La novlangue d’entreprise
Voilà près d’un quart de siècle que je demande aux hommes d’affaires et autres capitaines d’industrie d’arrêter de raconter n’importe quoi. Cela fait près d’un quart de siècle qu’ils m’ignorent.
Je me souviens de mes premières indignations lorsque, dans un article de 1994, je dénonçais l’apparition d’un jargon économique particulièrement odieux et assurais que face à tant de non-sens, la clarté et le franc-parler retrouveraient bientôt leur rang. Le langage qui me défrisait à l’époque ? “Globalisation”, “dégraissage”, “marché” et l’aberration mathématique exprimée par tout individu se disant “engagé à 110 %” sur un quelconque projet. Époque bénie de l’innocence – puisque, en juillet 2017, quand un entrepreneur parle de son activité dans un billet de blog, voici ce qu’il vous garantit : “Nous nous mobilisons à 1 000 000 % pour faciliter le changement à travers des efforts positifs, concrets et novateurs.” Quand j’ai lu cette perle la semaine dernière, j’ai seulement haussé les épaules.

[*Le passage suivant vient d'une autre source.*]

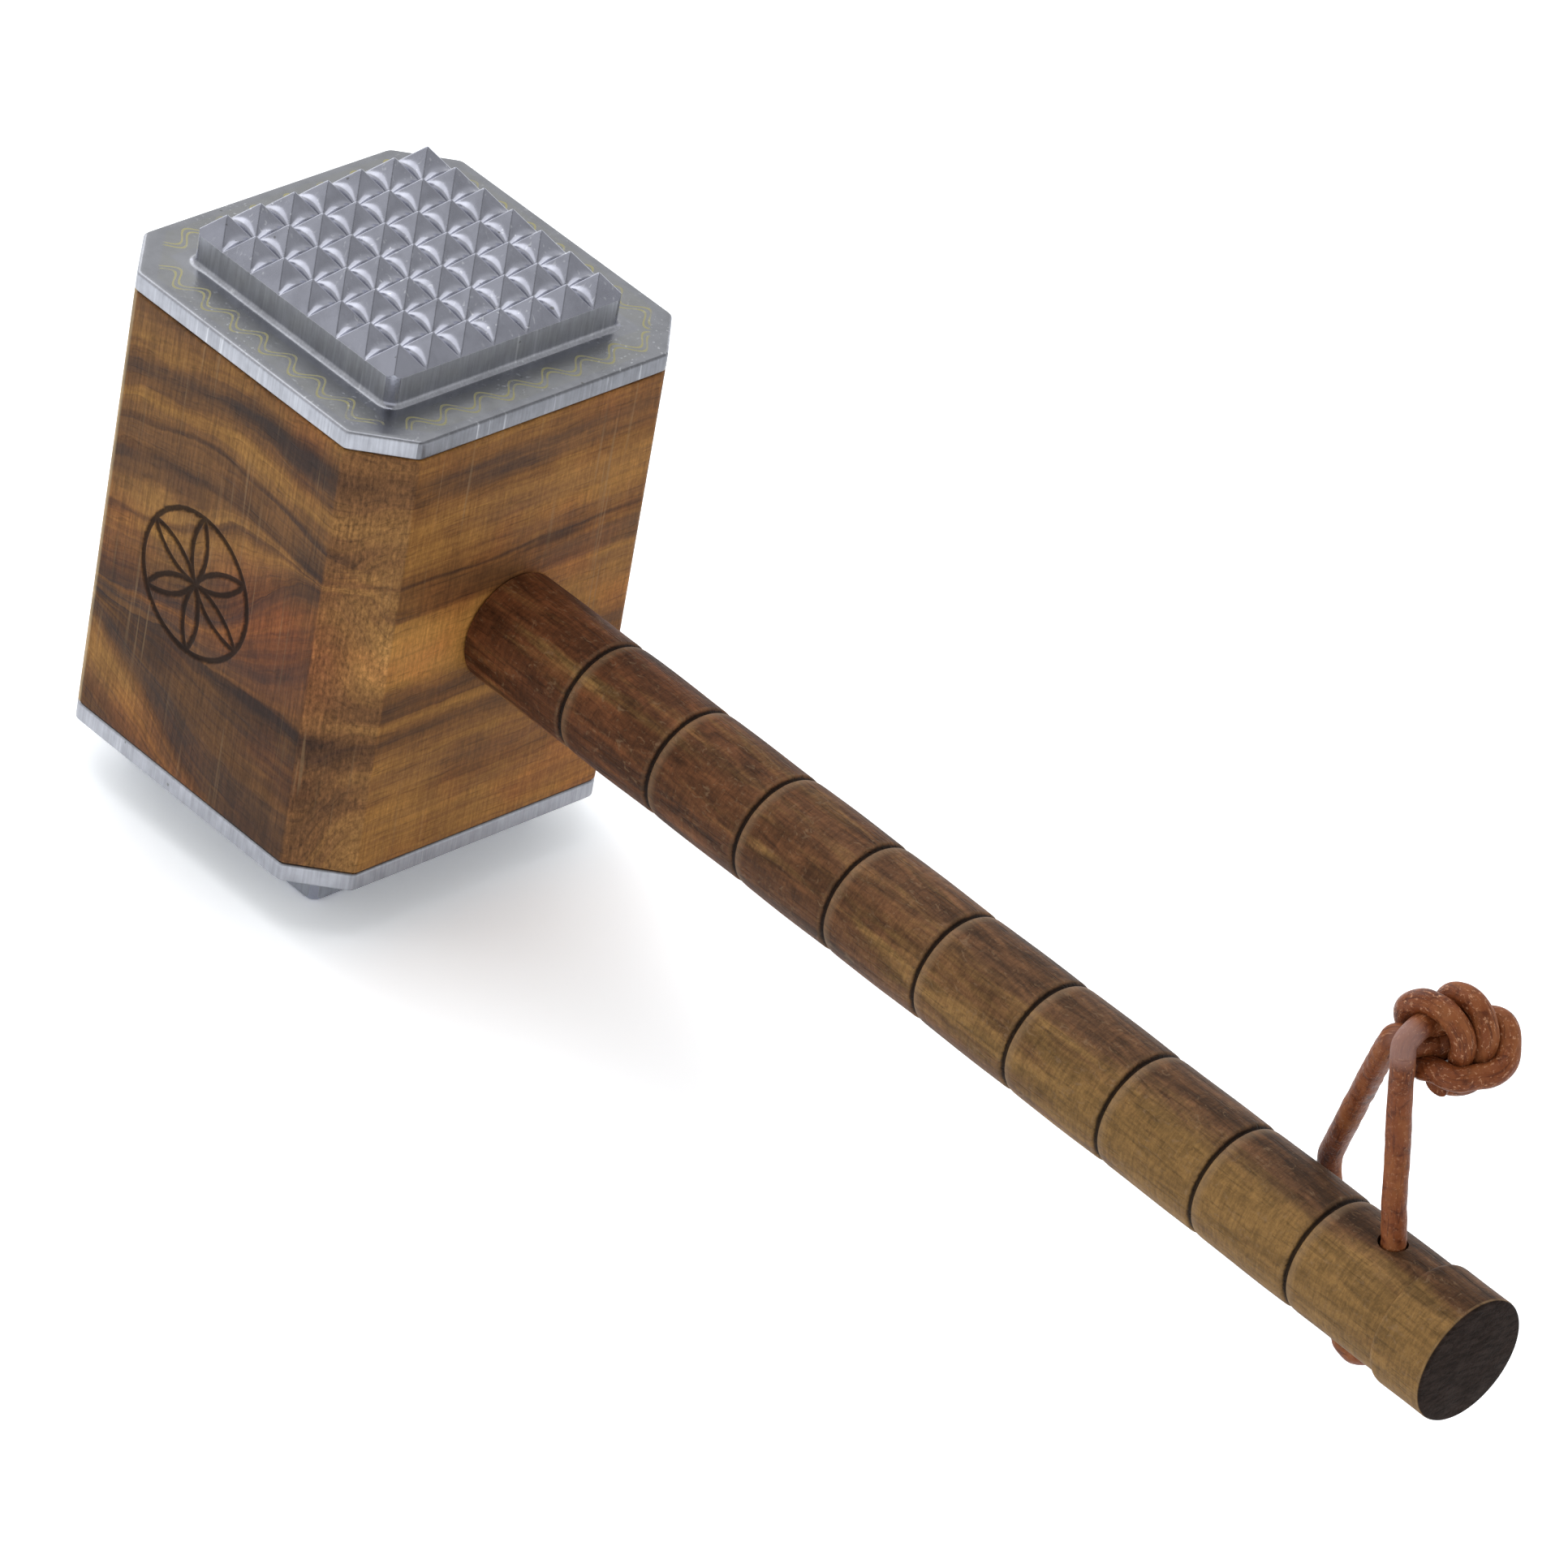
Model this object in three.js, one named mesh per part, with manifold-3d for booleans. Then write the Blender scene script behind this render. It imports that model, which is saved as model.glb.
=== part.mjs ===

Hyperboles, oxymores et néologismes
J’ai pu noter deux choses au cours des vingt dernières années. La langue des affaires est devenue un incompréhensible galimatias. Et j’ai arrêté de prédire que le marché apporterait bientôt un correctif à cette déplorable tendance. Je suis sûre à 110 % qu’il n’en sera rien. La situation ne s’est pas seulement aggravée sur le plan quantitatif, les maîtres de ce nouveau pidgin repoussent sans cesse les limites, anéantissant toutes mes tentatives de leur faire honte.
Howard Schultz compte parmi les champions toutes catégories. Le PDG de Starbucks m’a inspiré plus de chroniques que n’importe quel autre chef d’entreprise, mort ou vif. Et vu ses récentes fulgurances, il n’est pas près d’arrêter. En début d’année, c’est avec le plus grand sérieux qu’il a annoncé que les nouveaux cafés Starbucks offriraient désormais “une expérience ultra premium, immersive et précurseur.”
Dans ce charabia pur premium et assez précurseur au point de vue baratin, les deux seuls mots acceptables sont “une” et “et”. Howard Schultz nous sert ici une mixture de vieux jargon et d’ajouts plus récents de la novlangue moderne, assaisonnés d’une petite touche personnelle. Si rebattue soit-elle, cette “offre” d’une “expérience” n’en est pas moins crispante, les qualificatifs “ultra” et “premium” relèvent d’une inflation textuelle parfaitement inutile et si l’adjectif “immersif” est effectivement à la mode ces jours-ci, on peut se demander s’il est le plus approprié dans un contexte de café bouillant. La vraie innovation étant ce “précurseur”. On ne voit pas forcément bien ce que c’est, mais ça a l’air fantastique.
Je conçois fort bien que Howard Schultz ne lise pas le Financial Times, et sans doute ses proches s’abstiennent-ils de lui envoyer les articles qui se gaussent de sa façon de s’exprimer. De toute façon, je doute qu’une telle lecture ait le moindre effet sur sa prose.
Le monde des affaires se répartit en deux catégories. Il y a ceux qui disent n’importe quoi (la majorité) et ceux qui ne disent pas n’importe quoi. La principale caractéristique des blablateurs invétérés comme Howard Schultz étant qu’ils ne voient simplement pas où est le problème.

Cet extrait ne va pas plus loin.